Aggregating the public equity and outstanding debt, ACE has an enterprise value of about $7.5 billion. The company has endorsed a forecast of $1.6 billion in 2005 earnings before interest, taxes, depreciation, amortization and plane rental payments. The four big North American carriers not in bankruptcy (Northwest, Continental, American and Delta) fetch EV/EBITDAR ratios around seven-times for 2005 (compared to 4.5 times for ACE), conservatively using the market values of these companies' debt for comparison. (EBITDAR is the industry's preferred gauge of cash flow, which takes account of airlines' differing proportion of owned versus leased planes.)

That estimate of 2005 cash flow was made months ago, before the most recent run up in oil prices. But ACE Aviation's third-quarter results, at a time of peaking crude prices, were well ahead of forecasts, thanks to the company's success in ratcheting down costs other than fuel.

The stock also acts as a neat play on the rapid strengthening of the Canadian dollar versus the U.S. currency, which is up 17% since May to nearly 84 U.S. cents. The airlines costs for fuel and most lease and debt payments are denominated in U.S. dollars, so the drop in the greenback to 12-year lows against the Canadian currency has been a huge boon.

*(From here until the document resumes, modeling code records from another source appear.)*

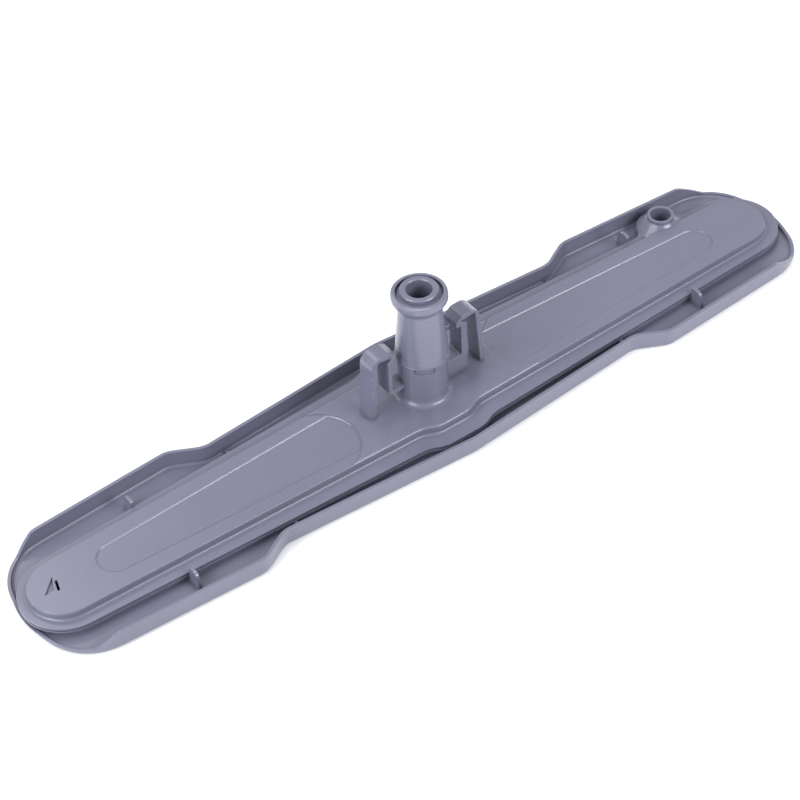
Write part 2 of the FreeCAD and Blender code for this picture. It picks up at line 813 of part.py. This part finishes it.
left_clip = Clip(
    s.clip_leg_left,
    s.clip_leg_thickness_left,
    s.clip_nose_left,
    s.clip_nose_drop_left,
    s.clip_tongue_thickness_left,
)
right_clip = Clip(
    s.clip_leg_right,
    s.clip_leg_thickness_right,
    s.clip_nose_right,
    s.clip_nose_drop_right,
    s.clip_tongue_thickness_right,
)
for side, name, clip in ((-1, "left_clip", left_clip), (1, "right_clip", right_clip)):
    sketch = outline(cover, f"{name}_outline", "XZ_Plane", -s.clip_middle_y, clip_outline(side, clip))
    pad(cover, name, sketch, s.clip_width, both_ways=True)

# The right clip's tongue stands on a web, the left one's foot is free
web_back = right_clip.nose + s.clip_nose_overhang + right_clip.tongue_thickness
web_path = [
    Corner(s.boss_radius - s.clip_bend, hub_pad_top - s.panel_depth),
    Corner(web_back, hub_pad_top - s.panel_depth),
    Corner(web_back, hub_pad_top + s.clip_foot_rise + s.clip_bend),
    Corner(s.boss_radius - s.clip_bend, hub_pad_top + s.clip_foot_rise + s.clip_bend),
]
web = outline(cover, "right_clip_web_outline", "XZ_Plane", -s.clip_middle_y, web_path)
pad(cover, "right_clip_web", web, s.clip_width - 2 * s.clip_web_inset, both_ways=True)

window_path = [
    Corner(s.boss_radius - s.key_depth, boss_top - s.key_height),
    Corner(s.boss_radius + s.key_depth, boss_top - s.key_height),
    Corner(s.boss_radius + s.key_depth, boss_top),
    Corner(s.boss_radius - s.key_depth, boss_top),
]
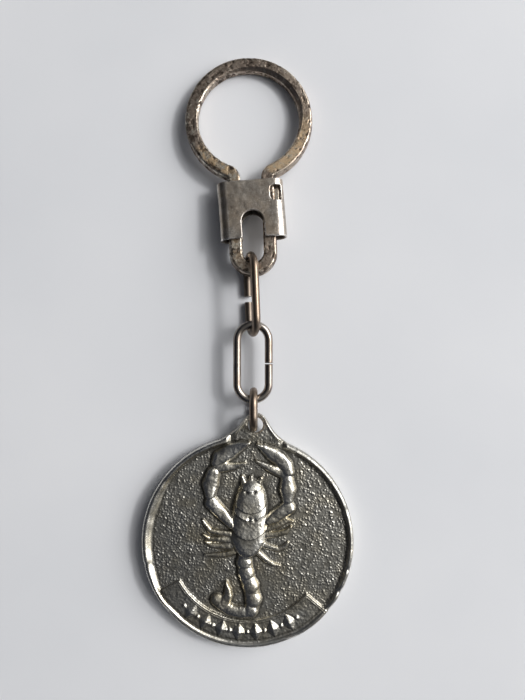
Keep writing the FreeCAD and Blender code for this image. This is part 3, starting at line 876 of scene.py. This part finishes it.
def ring():
    plan, left = stations(ring_plan(), RING_STEP)
    s = travelled(plan)
    sections, bevel, clock, on_ring = ring_sections(plan)
    count = sections.shape[1]
    index = np.arange(count)
    is_face = (index <= FACE_POINTS) * 1.0
    is_bevel = (index >= count - BEVEL_POINTS) * 1.0
    inner_line = (index >= count - BEVEL_POINTS - 2) * 1.0
    face_edges = ((index <= 1) | (np.abs(index - FACE_POINTS - 2) <= 3)) * 1.0
    ss = np.repeat(s[:, None], count, axis=1)
    steps = np.diff(sections, axis=1, prepend=sections[:, -1:])
    around = np.cumsum(np.hypot(steps[..., 0], steps[..., 1]), axis=1)
    pit = smooth((rough_noise(ss, around, 0.8, 23) - 0.17) / 0.12)
    casting = rough_noise(ss, around, 0.4, 25)
    swell = noise(ss, around, 2.6, 27)
    polished = between(clock, 102, 14, 172, 8) * on_ring
    islands = smooth((rough_noise(ss, around, 1.5, 35) - 0.16) / 0.1)
    polished = polished[:, None] * (1 - islands)
    calm = np.clip(np.maximum(np.outer(bevel, is_bevel), 0.95 * polished), 0, 1)
    sink = (0.055 * pit + 0.06 * np.abs(casting)) * (1 - 0.85 * calm) + 0.02 * np.abs(swell)
    reach = np.hypot(sections[..., 0], sections[..., 1])
    near = np.minimum(s, s[-1] - s)
    scale = (1 - rounding(near, 0.25) * 0.5)[:, None]
    sections = sections * ((1 - sink / reach) * scale)[..., None]
    points, faces = sweep(plan, left, sections)
    # wear and painted highlights: bright flecks, a painted highlight along the inner edge on the left, which
    # faces the light, cream patches at the lower left and on the left leg
    fleck = smooth((rough_noise(ss, around, 0.55, 29) - 0.24) / 0.12)
    left_inner = between(clock, 235, 20, 325, 20) * on_ring
    lower_left = between(clock, 186, 12, 246, 14) * on_ring
    across, up = plan.T
    left_leg = smooth(-across - 1) * smooth((16.5 - up) / 2) * smooth((up + 2.4) / 1.5)
    flaky = smooth((rough_noise(ss, around, 0.8, 33) + 0.02) / 0.14)
    cream = (0.6 * lower_left + 1.0 * left_leg)[:, None] * flaky
    # Painted highlight: more bright flecks and a bright line along the inner edge on the left side of the
    # ring.
    wear = (0.5 + 0.35 * left_inner[:, None]) * fleck + 0.3 * np.outer(left_inner, inner_line)
    wear = wear + 0.22 * face_edges * (swell > -0.1) + cream + 0.05 * polished
    wear = np.clip(wear - 0.25 * pit * (1 - calm) + 0.08, 0, 1)
    # tint: tan on the face, along the ring's lower half and on the left leg
    lower_right = smooth((clock - 82) / 18) * on_ring * smooth((190 - clock) / 10)
    tan_along = 0.6 * lower_right + 1.1 * lower_left + 0.4 * left_leg
    tan = np.clip((1.4 * polished + tan_along[:, None]) * is_face, 0, 1)
    tint = np.clip(tan + 0.25 * swell, 0, 1)
    # darkening: pits, dark spots, a dark line along both edges of the face, and the shores of the islands in
    # the polished part
    on_face = 1 - np.abs(index - 7.0)[None, :] / 8
    rim_of_face = smooth((0.35 - on_face) / 0.3) * is_face
    shore = bell(islands - 0.5, 0.3) * smooth((clock - 92) / 12)[:, None] * smooth((178 - clock) / 8)[:, None]
    grime = 0.75 * pit * (1 - calm) + 0.5 * shore * is_face * on_ring[:, None]
    grime = grime + 0.7 * rim_of_face * (casting > -0.15) * (1 - 0.6 * bevel[:, None])
    spots = smooth((rough_noise(ss, around, 0.45, 37) - 0.14) / 0.12) * (1 - calm)
    grime = np.clip(grime + 0.65 * spots + 0.5 * np.clip(-swell - 0.1, 0, 1) * (1 - polished), 0, 1)
    tooth_points, tooth_faces = tooth()
    tooth_noise = rough_noise(tooth_points[:, 0] + tooth_points[:, 2], tooth_points[:, 1], 0.5, 55)
    wear = np.concatenate([wear.ravel(), [0.4, 0.4], np.clip(0.25 + 1.6 * tooth_noise, 0, 1)])
    tint = np.concatenate([tint.ravel(), [0, 0], np.full(len(tooth_points), 0.1)])
    grime = np.concatenate([grime.ravel(), [0, 0], np.clip(0.5 - 1.6 * tooth_noise, 0, 1)])
    all_points = in_ring_frame(np.vstack([points, tooth_points]))
    all_faces = np.vstack([faces, tooth_faces + len(points)])
    make_piece("ring_wire", all_points, all_faces, "ring", "ring_frame", "ring_steel", "ring_wire_steel",
               wear=wear, tint=tint, grime=grime)


def tooth():
    """Latch tooth on the outer side of the ring's free end: a small rounded block."""
    half = np.array([0.85, 1.27, 0.74])
    middle = np.array([LEG_U + HALF_W + 0.06, SPLIT_V + 1.7, 0.0])
    k = 10
    t = np.linspace(-1, 1, k)
    points, faces = [], []
    for axis in range(3):
        for sign in (-1, 1):
            start = len(points) * k * k
            a, b = np.meshgrid(t, t, indexing="ij")
            cube = np.zeros((k * k, 3))
            cube[:, axis] = sign
            cube[:, (axis + 1) % 3] = a.ravel()
            cube[:, (axis + 2) % 3] = b.ravel()
            points.append(cube)
            i, j = np.meshgrid(np.arange(k - 1), np.arange(k - 1), indexing="ij")
            corner = (start + i * k + j).ravel()
            quad = np.column_stack([corner, corner + k, corner + k + 1, corner + 1])
            faces.append(quad if sign > 0 else quad[:, ::-1])
    cube = np.vstack(points)
    unique, index = np.unique(np.round(cube, 6), axis=0, return_inverse=True)
    radius = 0.22
    inner = np.clip(unique * half, radius - half, half - radius)
    away = unique * half - inner
    size = np.linalg.norm(away, axis=1)[:, None]
    rounded = inner + away / np.maximum(size, 1e-9) * np.minimum(size, radius)
    knocks = [noise(unique[:, 1] * 3, unique[:, 2] * 3, 1.0, seed) for seed in (51, 52, 53)]
    rounded = rounded + 0.02 * np.column_stack(knocks)
    return rounded + middle, index.ravel()[np.vstack(faces)]


# === lock sleeve ====================================================================================
def wrap(p):
    """Place and outward direction on the sleeve's middle surface, at a distance p round it from its seam."""
    edges = np.cumsum([FLAT_HALF, FOLD, 2 * FLAT_HALF, FOLD])
    part = [p <= edge for edge in edges]
    right = (p - edges[0]) / FOLD * np.pi - np.pi / 2
    left = (p - edges[2]) / FOLD * np.pi + np.pi / 2
    flat_u = np.select(part, [p, FLAT_HALF, FRONT_MID - p, -FLAT_HALF], p - PERIMETER)
    out_u = np.select(part, [0.0, np.cos(right), 0.0, np.cos(left)], 0.0)
    out_n = np.select(part, [-1.0, np.sin(right), 1.0, np.sin(left)], -1.0)
    return flat_u + FOLD_R * out_u, FOLD_R * out_n, out_u, out_n


def rounded_corner(corner, before, after, radius):
    """Three points that round a corner of a polyline."""
    c, b, a = (np.asarray(q, float) for q in (corner, before, after))
    to_b = (b - c) / np.linalg.norm(b - c)
    to_a = (a - c) / np.linalg.norm(a - c)
    return [tuple(c + to_b * radius), tuple(c + (to_b + to_a) * radius * 0.293), tuple(c + to_a * radius)]


def sleeve():
    h = NOTCH_HALF
    rise = NOTCH_DEPTH - h
    f_l, f_r = FRONT_MID + h, FRONT_MID - h
    soft = 0.45
    sheet_line = list(map(tuple, arc((0, rise), h, 90, 0, 24)))
    sheet_line += rounded_corner((h, 0), (h, rise), (f_r, 0), soft)
    sheet_line += rounded_corner((f_r, 0), (h, 0), (f_r, rise), soft)
    sheet_line += list(map(tuple, arc((FRONT_MID, rise), h, 180, 0, 40)))
    sheet_line += rounded_corner((f_l, 0), (f_l, rise), (PERIMETER - h, 0), soft)
    sheet_line += rounded_corner((PERIMETER - h, 0), (f_l, 0), (PERIMETER - h, rise), soft)
    sheet_line += list(map(tuple, arc((PERIMETER, rise), h, 180, 90, 24)))
    edge_low = resample(sheet_line, 0.14)
    seam_v = np.arange(NOTCH_DEPTH, SLEEVE_L - 0.05, 0.15)
    seam_right = np.column_stack([np.full(len(seam_v), PERIMETER), seam_v])
    top = np.arange(PERIMETER, 0.05, -0.14)
    edge_top = np.column_stack([top, np.full(len(top), SLEEVE_L)])
    seam_left = np.column_stack([np.zeros(len(seam_v)), seam_v])[::-1]
    corner = np.array([[0.0, SLEEVE_L]])
    loop = np.vstack([edge_low[1:], seam_right, edge_top, corner, seam_left])
    w_low, w_high = FLAT_HALF + FOLD * 0.74, FLAT_HALF + FOLD + 0.85
    a_low, a_high = WINDOW_V - WINDOW_HALF_L, WINDOW_V + WINDOW_HALF_L
    corners = [(w_low, a_low), (w_low, a_high), (w_high, a_high), (w_high, a_low)]
    window = []
    for i, c in enumerate(corners):
        window += rounded_corner(c, corners[i - 1], corners[(i + 1) % 4], 0.25 if i < 2 else 0.7)
    hole = resample(window + window[:1], 0.13)
    shape = Outline([loop, hole], open_sides=(0.0, PERIMETER))
    plan, tris = shape.fill(SHEET_PITCH, (0.04, 0.09, 0.15))
    p, v = plan.T
    depth = np.abs(shape.depth(plan))
    u, n, out_u, out_n = wrap(p)
    seam = np.minimum(p, PERIMETER - p)
    lip = 0.06 * bell(v, 0.4)
    dent = 0.07 * rough_noise(p, v, 3.4, 81) + 0.02 * noise(p, v, 0.8, 83) - 0.1 * bell(seam, 0.14)
    pocked = -0.025 * smooth((rough_noise(p, v, 0.5, 85) - 0.3) / 0.15)
    half = SHEET / 2 - rounding(depth, 0.13)
    skins = []
    for side in (1, -1):
        off = lip + dent + side * half + (pocked if side > 0 else 0)
        skins.append(np.column_stack([u + out_u * off, v, n + out_n * off]))
    count = len(plan)
    merge = np.arange(count)
    at_start = {round(v[i], 4): i for i in np.flatnonzero(p < 1e-6)}
    for i in np.flatnonzero(p > PERIMETER - 1e-6):
        merge[i] = at_start.get(round(v[i], 4), i)
    tris = merge[tris]
    sides = np.vstack([tris[:, [0, 1]], tris[:, [1, 2]], tris[:, [2, 0]]])
    key = np.sort(sides, axis=1) @ np.array([count, 1])
    _, first, uses = np.unique(key, return_index=True, return_counts=True)
    rims = sides[first[uses == 1]]
    faces = np.vstack([
        np.column_stack([tris, tris[:, 2]]),
        np.column_stack([tris[:, ::-1], tris[:, 0]]) + count,
        np.column_stack([rims[:, 1], rims[:, 0], rims[:, 0] + count, rims[:, 1] + count]),
    ])
    points = turned(np.vstack(skins), math.radians(SLEEVE_TURN), SLEEVE_L / 2)
    points[:, 1] += SLEEVE_V
    edge_wear = smooth((0.3 - depth) / 0.25) * (0.55 + noise(p, v, 1.5, 87))
    # Painted highlights: a broad one on the upper part of the right fold, which faces the light, a thin line
    # of reflection along the outer edge of the left fold, and a line where the front meets the left fold.
    fold_highlight = 0.7 * bell(p - (FLAT_HALF + FOLD * 0.86), 0.5)
    fold_highlight += 1.3 * bell(p - (LEFT_FOLD + FOLD * 0.4), 0.26) + 0.6 * bell(p - LEFT_FOLD, 0.1)
    wear = 0.1 + edge_wear + fold_highlight * (0.7 + noise(p, v, 2.5, 89)) + 0.3 * rough_noise(p, v, 1.6, 90)
    wear = np.clip(wear, 0, 1)
    tint = np.clip(0.3 + rough_noise(p, v, 3.0, 93), 0, 1)
    # Painted shade: a dark band on the upper part of the left fold, which faces away from the light.
    fold_shade = 0.5 * np.exp(-((p - (LEFT_FOLD + FOLD * 0.17)) / 0.36) ** 4)
    grime = np.clip(fold_shade - pocked * 14, 0, 0.6)
    # The inner skin gets 0.4 of the outer skin's wear and highlights and is darker throughout.
    make_piece("lock_sleeve_sheet", in_ring_frame(points), faces, "sleeve", "lock_sleeve", "sleeve_steel",
               "sleeve_sheet_steel", wear=np.concatenate([wear, wear * 0.4]), tint=np.tile(tint, 2),
               grime=np.concatenate([grime, np.full(count, 0.6)]))


# === assembly =======================================================================================
medal()
for link_name in LINKS:
    link(link_name)
ring()
sleeve()


# === floor, light and camera ========================================================================
def table_top():
    mesh = bpy.data.meshes.new("table_top")
    h = TABLE_HALF
    mesh.from_pydata([(-h, -h, 0), (h, -h, 0), (h, h, 0), (-h, h, 0)], [], [(0, 1, 2, 3)])
    material, tree, shader = new_material("pale_table")
    place = node(tree, "TexCoord").outputs["Object"]
    broad = noise_node(tree, place, 22.0, 3.0)
    colour = blend_colour(tree, spread(tree, broad, 0.3, 0.7), (0.685, 0.70, 0.73), (0.74, 0.75, 0.775))
    tree.links.new(colour, shader.inputs["Base Color"])
    shader.inputs["Roughness"].default_value = 0.8
    fine = noise_node(tree, place, 900.0, 2.0)
    bumped = node(tree, "Bump", {"Height": fine, "Strength": 0.15, "Distance": 0.05 * MM})
    tree.links.new(bumped.outputs[0], shader.inputs["Normal"])
    mesh.materials.append(material)
    add_object("table_top", mesh)


def area_light(name, side, size, power):
    """Rectangular light on one side of the keychain, facing its middle."""
    data = bpy.data.lights.new(name, "AREA")
    data.shape = "RECTANGLE"
    data.size, data.size_y = size
    data.energy = power
    data.color = LIGHT_COLOUR
    low, high = (Vector(corner) for corner in CAD_BOX)
    centre = (low + high) / 2
    place = centre + LIGHT_DISTANCE * side
    obj = add_object(name, data)
    obj.location = place
    obj.rotation_euler = (centre - place).to_track_quat("-Z", "Y").to_euler()


def surroundings():
    """Sky that is brightest towards the window, and pale where the camera sees it directly."""
    world = bpy.data.worlds.new("studio")
    bpy.context.scene.world = world
    world.use_nodes = True
    sky = world.node_tree
    toward = node(sky, "TexCoord").outputs["Generated"]
    facing = node(sky, "VectorMath", {0: toward, 1: WINDOW_SIDE}, operation="DOT_PRODUCT").outputs["Value"]
    far_sky = blend_colour(sky, spread(sky, facing, 0.35, 0.75), (0.028, 0.032, 0.044), (0.27, 0.27, 0.265))
    sky_colour = blend_colour(sky, spread(sky, facing, 0.82, 1.0), far_sky, (0.9, 0.89, 0.87))
    seen = node(sky, "LightPath").outputs["Is Camera Ray"]
    sky.links.new(blend_colour(sky, seen, sky_colour, (0.70, 0.71, 0.73)), sky.nodes["Background"].inputs[0])
    sky.nodes["Background"].inputs[1].default_value = 1.0


table_top()
area_light("window", WINDOW_SIDE, WINDOW_SIZE, WINDOW_POWER)
area_light("bright_wall", WALL_SIDE, WALL_SIZE, WALL_POWER)
surroundings()
bpy.context.scene.view_settings.view_transform = "Standard"

camera = bpy.data.cameras.new("camera")
camera.lens = CAMERA_LENS
camera.sensor_width = 36.0
camera.clip_start = 0.01
camera.clip_end = 5.0
eye = add_object("camera", camera)
eye.location = [c * MM for c in CAMERA_PLACE]
eye.rotation_euler = (0, 0, 0)
bpy.context.scene.camera = eye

Ivan Krsticevic, portfolio manager at Elliott Associates who follows the airline sector, calculates that the currency moves have effectively reduced the company's net debt and lease obligations by $1 billion, a huge windfall that ACE might now be looking to lock in. Elliot, a $4 billion hedge fund, received ACE Aviation shares after having been a creditor during bankruptcy protection and is holding on in hopes of further appreciation.

Krsticevic points out that if the company's valuation discount to its peers were simply cut in half -- let alone eliminated, as it arguably should be -- the shares would be worth 40.

ACE's cash-flow forecast for 2005 is based almost entirely on cost savings now in place, rather than on wild-eyed expectations for revenue growth.

That said, passenger traffic has remained solid and the company has a sensible strategy for leveraging its market position. Namely, it is allowing its home-market market share to inch lower and is removing domestic capacity, rather than compete dollar for dollar with the discounters.

Meanwhile, it is exploiting its near-exclusivity on trans-ocean flights from Vancouver, Toronto and Montreal by reaping attractively high fares. For a cosmopolitan nation with lots of immigrants and global-trade ties, that's a pretty good posture to assume.

Revenue from routes between Canada and destinations outside North America should come to 29% of total revenue next year, says analyst Nick Morton of RBC Capital Markets.

Another advantage Air Canada has over most other big carriers is ownership of some ancillary businesses that could be spun off or sold to realize their obscured value. One of them, Aeroplan, is the company's popular frequent-flier and rewards program, which includes partners such as the large bank CIBC and American Express.

Its sales are now being reported separately, and last quarter rose at a 25% annual rate. A buyout firm a few years ago reportedly offered to invest in Aeroplan at a rate that implied a value of almost $1 billion for the unit.

With so much going for the company, it's worth asking why the stock continues to carry such a discount. One possible answer is that the U.S. legacy airlines are still valued too highly. A more tangible point is that almost all of the shares went to creditors, many of which had no interest owning it and have been selling. The stock's relative illiquidity and low profile on Wall Street are also possible factors.

So far, too, sell-side analysts have generally struck a cautious tone, not unusual for a post-bankruptcy situation that's exposed to higher oil prices and needs to win back investor trust.

This could mean opportunity for those who latch on to the story before it becomes too widely told.